- Born: 18 January 1959 (age 66) Såderup, Funen, Denmark
- Occupation: Actor
- Known for: Hotellet, The Killing

= Bjarne Henriksen =

Danish actor (born 1959)

Bjarne Henriksen (born 18 January 1959) is a Danish film and television actor.

==Career==
Henriksen was born in Såderup, Funen, in 1959. He has appeared in theatre productions at the Jomfru Ane Teatret, Aalborg, and at the Svalegangen Theater, Aarhus, and has played supporting roles in numerous Danish films from the late 1990s through to the present, including De største helte, Festen, Kinamand, and Af banen.
He has appeared in two films by Jonas Elmer: Let's Get Lost and Monas verden.

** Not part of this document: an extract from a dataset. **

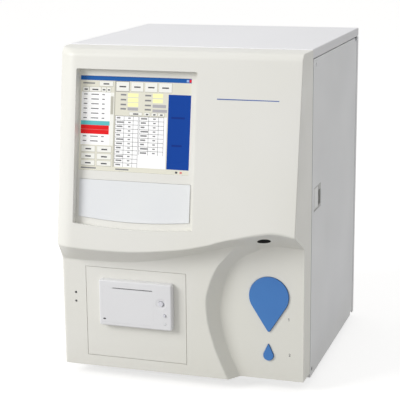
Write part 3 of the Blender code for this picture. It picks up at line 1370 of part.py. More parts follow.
def make_chamber():
    base = SHEET + GAP
    chamber = turned(
        "waste_chamber", (CHAMBER_X, CHAMBER_Y, base),
        [
            (0, CHAMBER_HEIGHT + NIPPLE_LENGTH), (CHAMBER_NECK, CHAMBER_HEIGHT + NIPPLE_LENGTH),
            (CHAMBER_NECK, CHAMBER_HEIGHT), (CHAMBER_RADIUS, CHAMBER_HEIGHT - CHAMBER_NECK),
            (CHAMBER_RADIUS, 0),
            (0, 0),
        ]
    )
    paint(chamber, CLEAR, 0.15)


def make_tubes():
    top = SHELF_Z + SHELF_SHEET
    low = top - BATH_DROP - NIPPLE_LENGTH - GAP
    neck = SHEET + GAP + CHAMBER_HEIGHT + NIPPLE_LENGTH + GAP
    fall = BATH_RADIUS
    for i, name in enumerate(("drain_tube_rear", "drain_tube_front")):
        x = bath_x(i)
        offset = (i - 0.5) * CHAMBER_NECK
        route = [
            (x, BATH_Y, low), (x, BATH_Y, low - fall), (x, BATH_Y + fall, low - 2 * fall),
            ((x + CHAMBER_X) / 2, (BATH_Y + CHAMBER_Y) / 2, neck + fall),
            (CHAMBER_X + offset, CHAMBER_Y - fall, neck + 2 * fall),
            (CHAMBER_X + offset, CHAMBER_Y, neck + fall),
            (CHAMBER_X + offset, CHAMBER_Y, neck),
        ]
        paint(tube(name, route, TUBE_RADIUS), CLEAR, 0.3)


# Electronics

def make_power_supply():
    left, right = SUPPLY_X - SUPPLY_WIDTH / 2, SUPPLY_X + SUPPLY_WIDTH / 2
    front = SUPPLY_BACK - SUPPLY_DEPTH
    base = SHEET + GAP
    supply = block("power_supply", (left, front, base), (right, SUPPLY_BACK, base + SUPPLY_HEIGHT), SHEET)
    terminals = block("supply_terminals", (left + TERMINAL_DEPTH, front - TERMINAL_DEPTH, base),
                      (right - TERMINAL_DEPTH, front + OVERRUN, base + TERMINAL_HEIGHT))
    join(supply, terminals)
    paint(supply, STEEL, 0.35, METAL_SHARE)


def make_pump():
    base = SHEET + GAP
    axis_z = base + PUMP_HEAD / 2
    left = PUMP_X - (PUMP_LENGTH + PUMP_HEAD) / 2
    pump = block("pump", (left, PUMP_Y - PUMP_HEAD / 2, base),
                 (left + PUMP_HEAD, PUMP_Y + PUMP_HEAD / 2, base + PUMP_HEAD), WALL)
    motor = drum("pump_motor", (left + PUMP_HEAD / 2, PUMP_Y, axis_z), (1, 0, 0),
                 PUMP_HEAD / 2 + PUMP_LENGTH, PUMP_RADIUS)
    saddle = block("pump_saddle", (left + PUMP_HEAD + PUMP_LENGTH / 3, PUMP_Y - PUMP_RADIUS, base),
                   (left + PUMP_HEAD + PUMP_LENGTH / 3 * 2, PUMP_Y + PUMP_RADIUS, axis_z))
    join(pump, motor, saddle)
    paint(pump, DARK, 0.4)


def make_board():
    right = DIVIDER_X - BOARD_OFFSET
    left = right - BOARD_THICKNESS
    board = block("main_board", (left, BOARD_FRONT, BOARD_FOOT), (right, BOARD_BACK, BOARD_TOP))
    depth, height = BOARD_BACK - BOARD_FRONT, BOARD_TOP - BOARD_FOOT
    for front, foot, back, top in BOARD_CHIP_SHARES:
        near = (left - CHIP_HEIGHT, BOARD_FRONT + depth * front, BOARD_FOOT + height * foot)
        far = (right - BOARD_THICKNESS / 2, BOARD_FRONT + depth * back, BOARD_FOOT + height * top)
        chip = block("board_chip", near, far)
        join(board, chip)
    for y in (BOARD_FRONT + BOARD_MARGIN, BOARD_BACK - BOARD_MARGIN):
        for z in (BOARD_FOOT + BOARD_MARGIN, BOARD_TOP - BOARD_MARGIN):
            join(board, drum("standoff", (right - BOARD_THICKNESS / 2, y, z), (1, 0, 0),
                             BOARD_OFFSET + BOARD_THICKNESS / 2 - GAP, STANDOFF_RADIUS, sides=TINY_SIDES))
    add_link_ports(board, right)
    paint(board, BOARD_GREEN, 0.45)


def add_link_ports(board, right):
    """The board's data sockets, which stand out through the rear panel."""
    front = CASE_DEPTH - LINK_DEPTH
    ports = block("link_ports", (LINK_X - LINK_WIDTH / 2, front, LINK_Z - LINK_HEIGHT / 2),
                  (LINK_X + LINK_WIDTH / 2, CASE_DEPTH + LINK_PROUD, LINK_Z + LINK_HEIGHT / 2))
    carrier = block("link_carrier",
                    (right - BOARD_THICKNESS, BOARD_BACK - OVERRUN, LINK_Z - LINK_HEIGHT / 2),
                    (right, front + OVERRUN, LINK_Z + LINK_HEIGHT / 2))
    bridge = block("link_bridge", (LINK_X, front, LINK_Z - LINK_HEIGHT / 3),
                   (right, front + OVERRUN / 2, LINK_Z + LINK_HEIGHT / 3))
    join(board, ports, carrier, bridge)
    pitch = LINK_HEIGHT / 3
    for i in range(3):
        z = LINK_Z + (i - 1) * pitch
        cut(board, block("link_socket", (LINK_X - LINK_WIDTH / 3, CASE_DEPTH - OVERRUN, z - pitch / 3),
                         (LINK_X + LINK_WIDTH / 3, CASE_DEPTH + OVERRUN, z + pitch / 3)))


def make_fan():
    front, back = CASE_DEPTH - SHEET - GAP - FAN_DEPTH, CASE_DEPTH - SHEET - GAP
    half = FAN_SIZE / 2
    frame = block("fan_frame", (FAN_X - half, front, FAN_Z - half), (FAN_X + half, back, FAN_Z + half))
    cut(frame, drum("fan_way", (FAN_X, front - OVERRUN, FAN_Z), (0, 1, 0), FAN_DEPTH + 2 * OVERRUN,
                    FAN_BORE))
    for angle in (math.pi / 4, 3 * math.pi / 4):
        strut = block("fan_strut", (-FAN_BORE - FAN_STRUT / 2, 0, -FAN_STRUT / 2),
                      (FAN_BORE + FAN_STRUT / 2, FAN_PLATE, FAN_STRUT / 2))
        strut.location = (FAN_X, front + FAN_PLATE / 2, FAN_Z)
        strut.rotation_euler = (0, angle, 0)
        join(frame, strut)
    join(frame, drum("fan_boss", (FAN_X, front, FAN_Z), (0, 1, 0), FAN_PLATE, FAN_HUB))
    paint(frame, BLACK_PLASTIC, 0.5)
    hub_front = front + FAN_PLATE + GAP
    hub_length = FAN_DEPTH - FAN_PLATE - 2 * GAP - SHEET
    rotor = drum("fan_rotor", (FAN_X, hub_front, FAN_Z), (0, 1, 0), hub_length, FAN_HUB)
    for i in range(FAN_BLADES):
        span = FAN_BORE - FAN_TIP_GAP - FAN_HUB / 2
        blade = block("fan_blade", (-FAN_BLADE / 2, -hub_length / 2 + SHEET, 0),
                      (FAN_BLADE / 2, hub_length / 2 - SHEET, span))
        turn = Matrix.Rotation(math.pi / 5, 4, "Z")
        blade.data.transform(turn @ Matrix.Translation((0, 0, FAN_HUB / 2 + span / 2)))
        blade.location = (FAN_X, hub_front + hub_length / 2, FAN_Z)
        blade.rotation_euler = (0, 2 * math.pi * i / FAN_BLADES, 0)
        join(rotor, blade)
    paint(rotor, BLACK_PLASTIC, 0.5)
    make_fan_guard()


def make_fan_guard():
    near = CASE_DEPTH + GAP
    outer = GUARD_RINGS[-1] + GUARD_WIRE
    guard = ring("fan_guard", near, outer, outer - 2 * GUARD_WIRE)
    for radius in GUARD_RINGS[:-1]:
        join(guard, ring("guard_ring", near, radius + GUARD_WIRE / 2, radius - GUARD_WIRE / 2))
    for angle in (math.pi / 4, 3 * math.pi / 4):
        bar = block("guard_bar", (-outer + GUARD_WIRE, -GUARD_PROUD / 2, -GUARD_WIRE / 2),
                    (outer - GUARD_WIRE, GUARD_PROUD / 2 - GUARD_WIRE / 2, GUARD_WIRE / 2))
        bar.location = (FAN_X, near + GUARD_PROUD / 2 + GUARD_WIRE / 4, FAN_Z)
        bar.rotation_euler = (0, angle, 0)
        join(guard, bar)
    paint(guard, STEEL, 0.3, 1.0)


def ring(name, near, outer, inner):
    body = drum(name, (FAN_X, near, FAN_Z), (0, 1, 0), GUARD_PROUD, outer)
    hole = drum(f"{name}_hole", (FAN_X, near - OVERRUN, FAN_Z), (0, 1, 0), GUARD_PROUD + 2 * OVERRUN,
                inner)
    return cut(body, hole)


def port_places():
    return [PORT_X + (i - (PORT_COUNT - 1) / 2) * PORT_PITCH for i in range(PORT_COUNT)]


def make_ports():
    half = PORT_COUNT * PORT_PITCH / 2
    near = CASE_DEPTH + GAP
    ports = block("reagent_ports", (PORT_X - half, near, PORT_Z - PORT_HEIGHT / 2),
                  (PORT_X + half, near + PORT_PLATE, PORT_Z + PORT_HEIGHT / 2), SHEET)
    for x in port_places():
        reach = REAR_REACH - GAP
        join(ports, drum("port_nozzle", (x, CASE_DEPTH + REAR_REACH, PORT_Z), (0, -1, 0),
                         reach + 3 * OVERRUN, PORT_RADIUS, sides=SMALL_SIDES))
    paint(ports, BLACK_PLASTIC, 0.5)


def make_inlet():
    back = CASE_DEPTH + GAP
    half_width, half_height = INLET_WIDTH / 2, INLET_HEIGHT / 2
    wide, high = half_width + INLET_FLANGE, half_height + INLET_FLANGE
    inlet = block("power_inlet", (INLET_X - wide, back, INLET_Z - high),
                  (INLET_X + wide, back + INLET_LIP, INLET_Z + high), SHEET / 2)
    body = block("inlet_body", (INLET_X - half_width, CASE_DEPTH - INLET_DEPTH, INLET_Z - half_height),
                 (INLET_X + half_width, back + INLET_LIP / 2, INLET_Z + half_height))
    join(inlet, body)
    socket_x = INLET_X + SOCKET_SHIFT
    face = back + INLET_LIP
    cut(inlet, block("inlet_socket",
                     (socket_x - SOCKET_WIDTH / 2, face - SOCKET_DEPTH, INLET_Z - SOCKET_HEIGHT / 2),
                     (socket_x + SOCKET_WIDTH / 2, face + OVERRUN, INLET_Z + SOCKET_HEIGHT / 2)))
    for i in (-1, 0, 1):
        x = socket_x + i * CONTACT_PITCH
        z = INLET_Z + (1 - abs(i)) * CONTACT_WIDTH
        floor = face - SOCKET_DEPTH
        join(inlet, block("inlet_contact", (x - CONTACT_WIDTH / 2, floor - CONTACT_WIDTH, z - CONTACT_WIDTH),
                          (x + CONTACT_WIDTH / 2, floor + CONTACT_REACH, z + CONTACT_WIDTH)))
    rocker_x = INLET_X - ROCKER_SHIFT
    half_room = ROCKER_WIDTH / 2 - ROCKER_GAP
    cut(inlet, block("rocker_room",
                     (rocker_x - half_room, face - 2 * ROCKER_DEPTH, INLET_Z - ROCKER_HEIGHT / 2),
                     (rocker_x + half_room, face + OVERRUN, INLET_Z + ROCKER_HEIGHT / 2)))
    paint(inlet, BLACK_PLASTIC, 0.5)
    return rocker_x, face


def make_rocker(rocker_x, face):
    half_width = ROCKER_WIDTH / 2 - ROCKER_GAP - GAP
    half_height = ROCKER_HEIGHT / 2 - ROCKER_GAP
    axis_y = face - ROCKER_DEPTH / 2
    back = axis_y - ROCKER_DEPTH / 3
    left, right = rocker_x - half_width, rocker_x + half_width
    rings = []
    for side, front in ((-1, face), (0, face - SHEET), (1, face)):
        back_z = INLET_Z + side * half_height * ROCKER_BACK_SHARE
        front_z = INLET_Z + side * half_height * ROCKER_FACE_SHARE
        rings.append([(left, back, back_z), (right, back, back_z), (right, front, front_z), (left, front, front_z)])
    rocker = loft("rocker_switch", rings)
    move_origin(rocker, (rocker_x, axis_y, INLET_Z))
    paint(rocker, DARK, 0.4)


def build():
    make_base()
    make_top_cover()
    make_left_panel()
    make_rear_panel()
    make_front_frame()
    make_divider()
    make_bezel()
    make_screen()
    make_printer_panel()
    make_printer_housing()
    make_printer_cover()
    make_printer_inside()
    make_status_lamps()
    make_drop_plate("start", START_X, START_Z, START_RADIUS, START_POINT, DROP_TIP)
    make_drop_plate("dilute", DILUTE_X, DILUTE_Z, DILUTE_RADIUS, DILUTE_POINT, DROP_TIP_SMALL)
    make_switch_board()
    make_probe_frame()
    make_probe_drive()
    make_carriage()
    make_wash_bush()
    make_door()
    make_pivots()
    make_latch()
    make_door_screw()
    make_bath_shelf()
    make_baths()
    make_syringe()
    make_valves()
    make_chamber()
    make_tubes()
    make_power_supply()
    make_pump()
    make_board()
    make_fan()
    make_ports()
    make_rocker(*make_inlet())


build()
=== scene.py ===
"""Looks of a benchtop hematology analyzer, built piece by piece around its packed construction model."""

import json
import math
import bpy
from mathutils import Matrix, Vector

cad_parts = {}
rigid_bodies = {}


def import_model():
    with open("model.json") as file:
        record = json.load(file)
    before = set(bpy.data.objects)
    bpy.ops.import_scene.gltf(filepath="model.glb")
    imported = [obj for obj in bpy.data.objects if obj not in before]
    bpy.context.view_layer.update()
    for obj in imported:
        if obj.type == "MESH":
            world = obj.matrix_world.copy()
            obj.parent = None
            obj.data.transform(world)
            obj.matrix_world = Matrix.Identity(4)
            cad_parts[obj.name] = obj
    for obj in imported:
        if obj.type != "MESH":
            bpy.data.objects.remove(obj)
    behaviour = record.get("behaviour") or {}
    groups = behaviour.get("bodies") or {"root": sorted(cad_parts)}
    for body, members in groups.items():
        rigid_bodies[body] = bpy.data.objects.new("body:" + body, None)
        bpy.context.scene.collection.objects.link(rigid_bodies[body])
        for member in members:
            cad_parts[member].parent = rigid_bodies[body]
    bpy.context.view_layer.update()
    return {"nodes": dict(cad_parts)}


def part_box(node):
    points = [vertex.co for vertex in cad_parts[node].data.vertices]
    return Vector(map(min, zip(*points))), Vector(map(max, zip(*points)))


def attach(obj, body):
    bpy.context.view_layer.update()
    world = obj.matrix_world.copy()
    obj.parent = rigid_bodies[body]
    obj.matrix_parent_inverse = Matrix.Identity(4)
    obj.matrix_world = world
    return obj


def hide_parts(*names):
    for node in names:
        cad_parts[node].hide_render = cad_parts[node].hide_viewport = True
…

More recently, he has been known for playing the lead role of Theis Birk Larsen, father of the murdered Nanna Birk Larsen in season one of the DR television drama series The Killing, first broadcast in 2007.

In 2011, Henriksen, along with Sofie Gråbøl, Søren Malling, Ann Eleonora Jørgensen, and Lars Mikkelsen were nominated in the Crime Thriller Awards for their work in The Killing.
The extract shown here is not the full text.